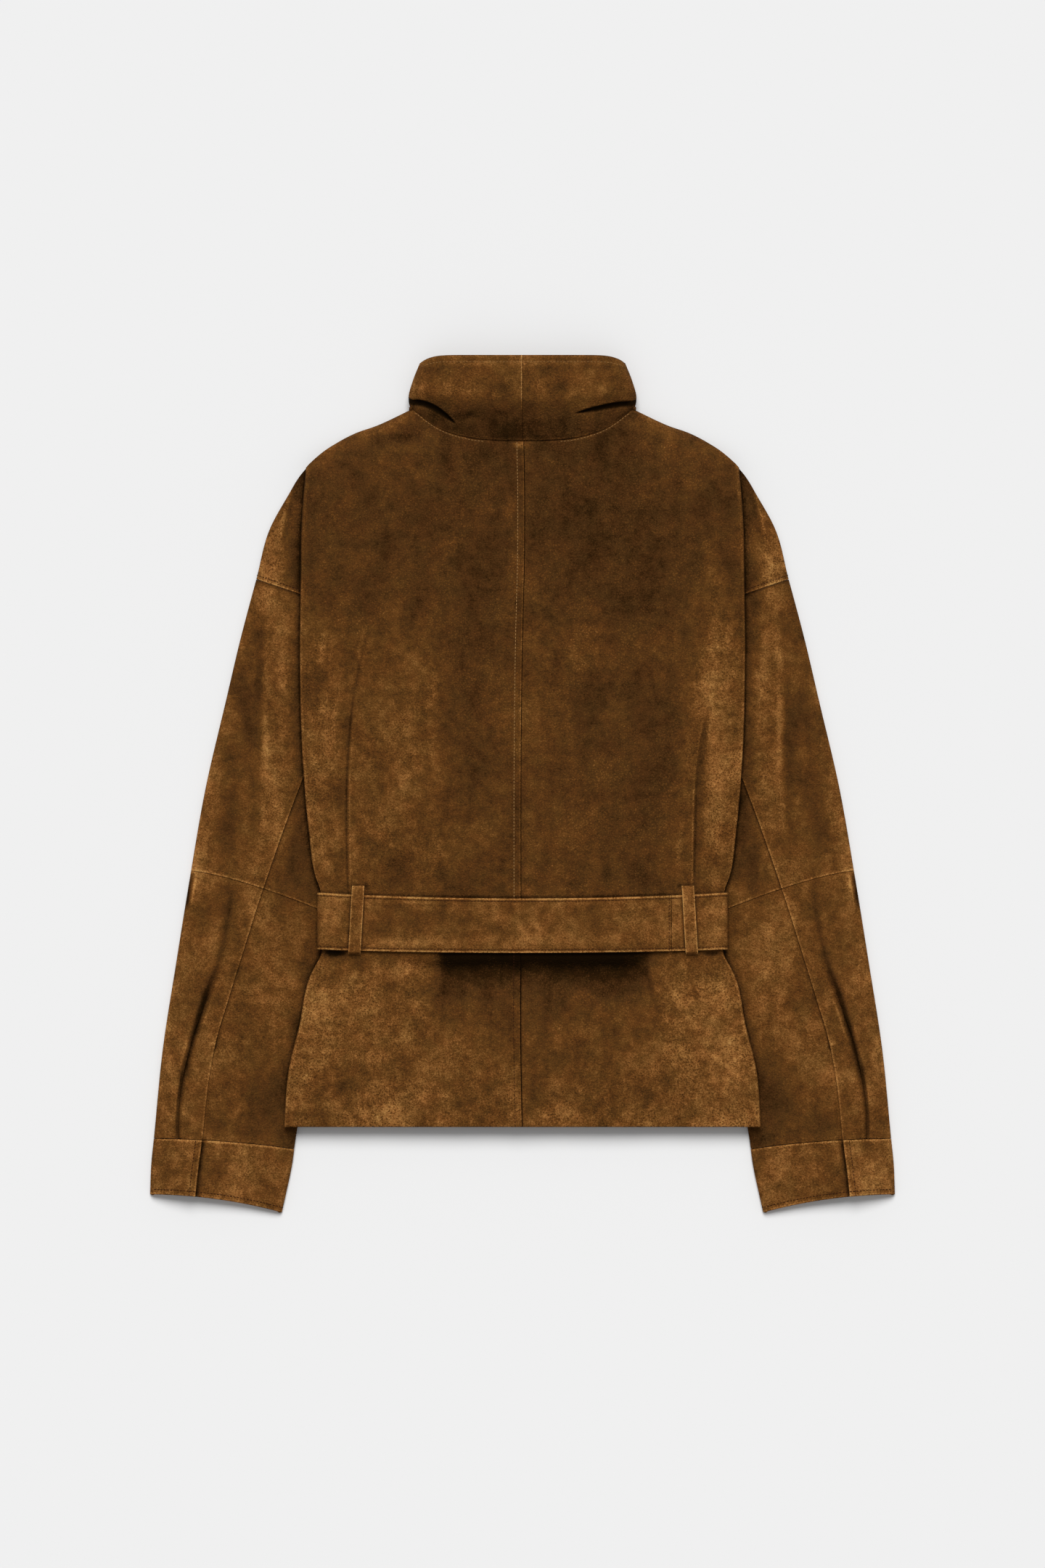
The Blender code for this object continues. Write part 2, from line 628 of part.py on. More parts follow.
COLLAR_CORNER_Y = 376.4  # where the top edge turns down at the side
COLLAR_LEVELS = np.array([0.0, 0.14, 0.3, 0.48, 0.66, 0.84, 1.0])[:, None]  # from the seam to the top edge
COLLAR_BACK = np.array([0.0, 0.334, 0.668, 0.82, 0.9, 0.96])  # shares of the half width
COLLAR_FRONT = np.array([0.97, 0.9, 0.72, 0.48, 0.2])


def collar_half(side, name, look):
    v = COLLAR_LEVELS
    wide = along(COLLAR_SIDE, v)
    seam_x = NECK_X * COLLAR_BACK
    seam_y = along(NECK_BACK, seam_x)
    x = np.maximum(wide * COLLAR_BACK, SEAM / 2.0)
    corner = (COLLAR_TOP_Y - COLLAR_CORNER_Y) * np.clip((COLLAR_BACK - 0.72) / 0.28, 0.0, 1.0) ** 2
    y = seam_y + SEAM + v * (COLLAR_TOP_Y - corner - seam_y - SEAM)
    flat_z = back_top(seam_x, seam_y) + along(COLLAR_HEIGHT, v)
    low_z = 6.0 * (1.0 - v) ** 2  # the front half's height at the side, down to the surface at the top edge
    middle = 0.5 * (low_z + flat_z[:, -1:])
    from_side = np.clip((wide - x) / 16.0, 0.0, 1.0)
    round_z = middle + (flat_z - middle) * np.sqrt(1.0 - (1.0 - from_side) ** 2)
    back = join_points(x, y, flat_z + ease((COLLAR_BACK - 0.5) / 0.3) * (round_z - flat_z))
    side_y = NECK_Y + v * (COLLAR_CORNER_Y - NECK_Y)
    edge = join_points(wide, side_y, 0.45 * flat_z[:, -1:] + 0.55 * low_z)

    # The hidden front half lies on the surface, the left one over the right one
    reach = np.append(COLLAR_FRONT, -FRONT_LAP / NECK_X)
    foot = along(NECK_FRONT, NECK_X * reach) + 4.0 * SEAM
    rim = COLLAR_CORNER_Y - 46.0 * np.sqrt(1.0 - reach**2)
    x = wide * reach
    x[:, -1] = -FRONT_LAP
    z = low_z * ease((np.abs(reach) - 0.55) / 0.4) + np.array([2.2, 0.2, 0.0, 0.0, 0.0, 0.0])
    if side < 0:
        z = z + (DOUBLE + 0.5) * ease((0.42 - reach) / 0.2)
    front = join_points(x, foot + v * (rim - foot), z)
    cloth(name, [np.concatenate([back, edge, front], axis=1)], side, DOUBLE, look)


# Belt: two lengths with a cross seam behind the right loop, a loop each side and a plain frame buckle


BELT_ACROSS = np.array([0.0, 0.5, 1.0])[:, None]  # shares of the belt's width, from its lower edge
BELT_SIDE_TURN = np.radians([90.0, 55.0, 22.0, -22.0, -55.0, -90.0])
BELT_GAP = 0.5  # between the back and the belt
STRAP_OVER = DOUBLE + 0.4  # height of the buckle's length where it lies over the tip
BUCKLE_LENGTH, BUCKLE_HEIGHT = 46.0, 63.0
BUCKLE_BAR, BUCKLE_PLATE = 5.0, 2.6
LONG_BACK_X = (100.0, 50.0, 0.0, -50.0, -100.0, -140.0, -165.0)
LONG_FRONT = (  # x, height of the long length under the front, to its tip beyond the buckle
    (-60.0, 0.0),
    (-36.0, 0.0),
    (-28.0, 3.4),
    (-15.0, 3.4),
    (-6.0, 0.9),
    (2.0, 0.0),
    (40.0, 0.0),
    (70.0, 0.0),
    (95.0, 0.0),
)
SHORT_BACK_X = (150.0, 165.0)
SHORT_FRONT = (  # x, height of the short length, over the tip to the buckle's bar
    (108.0, 0.0),
    (98.0, STRAP_OVER),
    (60.0, STRAP_OVER),
    (36.0, STRAP_OVER),
    (26.0, 6.4),
    (14.5, 6.4),
)
LOOP_WIDTH, LOOP_WALL = 11.0, 1.5
LOOP_ROWS = (  # y, share of the height from the back up to over the belt
    (-154.5, 0.0),
    (-152.6, 0.5),
    (-151.0, 1.0),
    (-148.5, 1.0),
    (-124.0, 1.0),
    (-99.0, 1.0),
    (-93.5, 1.0),
    (-91.5, 0.5),
    (-89.5, 0.0),
)


def belt_back_z(x):
    """Outer face of the belt across the back."""
    side = along(BODY_SIDE, BELT_MID_Y)
    return along(BACK_HEIGHT, -98.0) * (1.0 - 0.08 * (x / side) ** 2) + BELT_GAP + DOUBLE


def belt_side():
    """x and height of the outer face round one side: over the roll, under the flap, down to the surface."""
    reach = along(BODY_SIDE, BELT_MID_Y) + 1.3 + DOUBLE
    y = belt_y(reach, BELT_ACROSS)
    top = belt_back_z(reach - 9.0)
    bottom = over_arm(reach - 9.0, y)
    radius = (top - bottom) / 2.0
    middle = reach - radius
    round_x = middle + radius * np.cos(BELT_SIDE_TURN)
    round_z = bottom + radius + radius * np.sin(BELT_SIDE_TURN)
    foot = along(ARM, y, 2)
    under_x = foot + np.array([0.75, 0.5, 0.25, 0.0]) * (middle - foot)
    ramp_x = foot - np.array([0.25, 0.5, 0.75, 1.0, 1.4]) * RAMP
    flat_x = np.concatenate([under_x, ramp_x], axis=1)
    return np.concatenate([round_x, flat_x], axis=1), np.concatenate([round_z, over_arm(flat_x, y)], axis=1)


def belt_strip(name, look, side, back_x, front):
    """One length of the belt: its run across the back, its way round one side, its run under the front."""
    back_x = np.array(back_x) + 0.0 * BELT_ACROSS
    front_x, front_z = (column + 0.0 * BELT_ACROSS for column in np.array(front).T)
    side_x, side_z = belt_side()
    x = np.concatenate([back_x, side * side_x, front_x], axis=1)
    z = np.concatenate([belt_back_z(back_x), side_z, front_z], axis=1)
    straight = along(BODY_SIDE, BELT_MID_Y) + 4.0
    on_back = np.arange(x.shape[1]) < back_x.shape[1]
    y = belt_y(np.where(on_back, x, straight), BELT_ACROSS)
    cloth(name, [join_points(x, y, z)], 1, DOUBLE, look, flip=side < 0)


def belt_loop(side, name, look, top_x, bottom_x):
    """A narrow strip that carries the belt, sewn to the back above and below it."""
    y, over = (np.array(column) for column in zip(*LOOP_ROWS))
    middle = bottom_x + (top_x - bottom_x) * (y - y[0]) / (y[-1] - y[0])
    low = back_top(np.full_like(y, top_x), y) + 0.35 + LOOP_WALL
    high = belt_back_z(top_x) + 0.4 + LOOP_WALL
    x = middle[:, None] + LOOP_WIDTH * np.array([-0.5, 0.0, 0.5])
    z = low + over * (high - low)
    cloth(name, [join_points(x, y[:, None], z[:, None])], side, LOOP_WALL, look)


def plate(name, length, height, thickness, collection):
    """A flat box, centred at the origin."""
    bpy.ops.mesh.primitive_cube_add(size=1.0)
    made = bpy.context.object
    made.name = name
    made.scale = (length * MM, height * MM, thickness * MM)
    bpy.ops.object.transform_apply(location=False, rotation=False, scale=True)
    for linked in list(made.users_collection):
        linked.objects.unlink(made)
    collection.objects.link(made)
    return made


def buckle(look):
    """A plain frame cut from a plate, tilted so that the belt passes over one bar and under the other."""
    frame = plate("belt_buckle", BUCKLE_LENGTH, BUCKLE_HEIGHT, BUCKLE_PLATE, jacket)
    opening = (BUCKLE_LENGTH - 2.0 * BUCKLE_BAR, BUCKLE_HEIGHT - 2.0 * BUCKLE_BAR, 50.0)
    window = plate("buckle_window", *opening, cutters)
    window.hide_render = True
    window.display_type = "WIRE"
    cut = frame.modifiers.new("Window", "BOOLEAN")
    cut.operation = "DIFFERENCE"
    cut.object = window
    tilt = np.arcsin(2.9 / (BUCKLE_LENGTH - BUCKLE_BAR))
    lift = BUCKLE_LENGTH / 2.0 * np.sin(tilt) + BUCKLE_PLATE / 2.0 * np.cos(tilt)
    for part in (frame, window):
        part.location = (0.0, BELT_MID_Y * MM, lift * MM)
        part.rotation_euler = (0.0, -tilt, 0.0)
    frame.data.materials.append(look)


# The jacket


for leftover in list(bpy.data.objects):
    bpy.data.objects.remove(leftover, do_unlink=True)
jacket = bpy.data.collections.new("belted_suede_jacket")
cutters = bpy.data.collections.new("cutters")
bpy.context.scene.collection.children.link(jacket)
bpy.context.scene.collection.children.link(cutters)

suede_back = material("suede_back", SUEDE, 0.9)
suede_front = material("suede_front", SUEDE_DARK, 0.9)
suede_sleeve = material("suede_sleeve", SUEDE, 0.9)
suede_collar = material("suede_collar", SUEDE_DARK, 0.9)
suede_belt = material("suede_belt", SUEDE_LIGHT, 0.85)
brass = material("antique_brass", BRASS, 0.4, 1.0)

UPPER_ROWS = np.linspace(SEAM / 520.0, 1.0 - SEAM / 260.0, 7)
LOWER_ROWS = np.array([SEAM / 90.0, 0.14, 0.28, 0.42, 0.49, 0.56, 0.64, 0.71, 0.85, 1.0 - SEAM / 480.0])
for word, sign in (("left", -1), ("right", 1)):
    back_panel(sign, "back_" + word, suede_back)
    front_panel(sign, "front_" + word, suede_front)
    collar_half(sign, "collar_" + word, suede_collar)
    for part_name, levels, shares in (
        ("upper", ("armscye", "elbow"), UPPER_ROWS),
        ("lower", ("elbow", "wrist"), LOWER_ROWS),
    ):
        for arc, make in (("outer", sleeve_outer), ("inner", sleeve_inner)):
            node = "sleeve_" + part_name + "_" + arc + "_" + word
            make(sign, node, suede_sleeve, levels, shares)
    cuff(sign, "cuff_" + word, suede_sleeve)

# The long length runs round the left side to its tip, the short one round the right side to the buckle
join = SEAM / 2.0
belt_strip("belt_long", suede_belt, -1, (BELT_JOIN_X - join,) + LONG_BACK_X, LONG_FRONT)
belt_strip("belt_short", suede_belt, 1, (BELT_JOIN_X + join,) + SHORT_BACK_X, SHORT_FRONT)
belt_loop(-1, "belt_loop_left", suede_belt, 146.8, 150.5)
belt_loop(1, "belt_loop_right", suede_belt, 147.7, 151.6)
buckle(brass)
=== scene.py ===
"""The looks of a belted suede jacket that lies face down on a pale surface.

Millimetres are used throughout and turned to metres when a mesh is made. X runs across the jacket, with
the wearer's right at +X, Y runs from the hem to the collar and Z is up from the surface, as in the solids.
Shapes are worked out for the right side and mirrored by a side sign.
"""

import bmesh
import bpy
import numpy as np
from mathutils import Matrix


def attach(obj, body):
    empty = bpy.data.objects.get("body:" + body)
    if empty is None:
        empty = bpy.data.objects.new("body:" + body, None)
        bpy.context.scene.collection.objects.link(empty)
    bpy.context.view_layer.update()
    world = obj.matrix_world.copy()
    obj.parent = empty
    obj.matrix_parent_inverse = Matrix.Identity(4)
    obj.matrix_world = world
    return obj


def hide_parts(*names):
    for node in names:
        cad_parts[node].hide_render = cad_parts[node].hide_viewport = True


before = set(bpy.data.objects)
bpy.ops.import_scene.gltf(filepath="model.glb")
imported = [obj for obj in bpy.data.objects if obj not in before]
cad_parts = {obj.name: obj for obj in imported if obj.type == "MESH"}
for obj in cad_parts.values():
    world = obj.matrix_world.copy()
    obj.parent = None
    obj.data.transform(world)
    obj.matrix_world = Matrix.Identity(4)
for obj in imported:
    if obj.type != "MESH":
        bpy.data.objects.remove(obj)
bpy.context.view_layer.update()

# Back panels: pigskin suede about 1.4 mm thick, one hide each side from neck to hem, joined down the centre
# by a seam whose allowances are turned to the wearer's left and topstitched. Each panel rolls over at the
# side to the side seam, and above the armhole it tucks under itself and runs out again to the shoulder.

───

• [TASK TO CARRY OUT]: Copy all lines from the material that include "context".

• [RESULT]:
    made = bpy.context.object
bpy.context.scene.collection.children.link(jacket)
bpy.context.scene.collection.children.link(cutters)
        bpy.context.scene.collection.objects.link(empty)
    bpy.context.view_layer.update()
bpy.context.view_layer.update()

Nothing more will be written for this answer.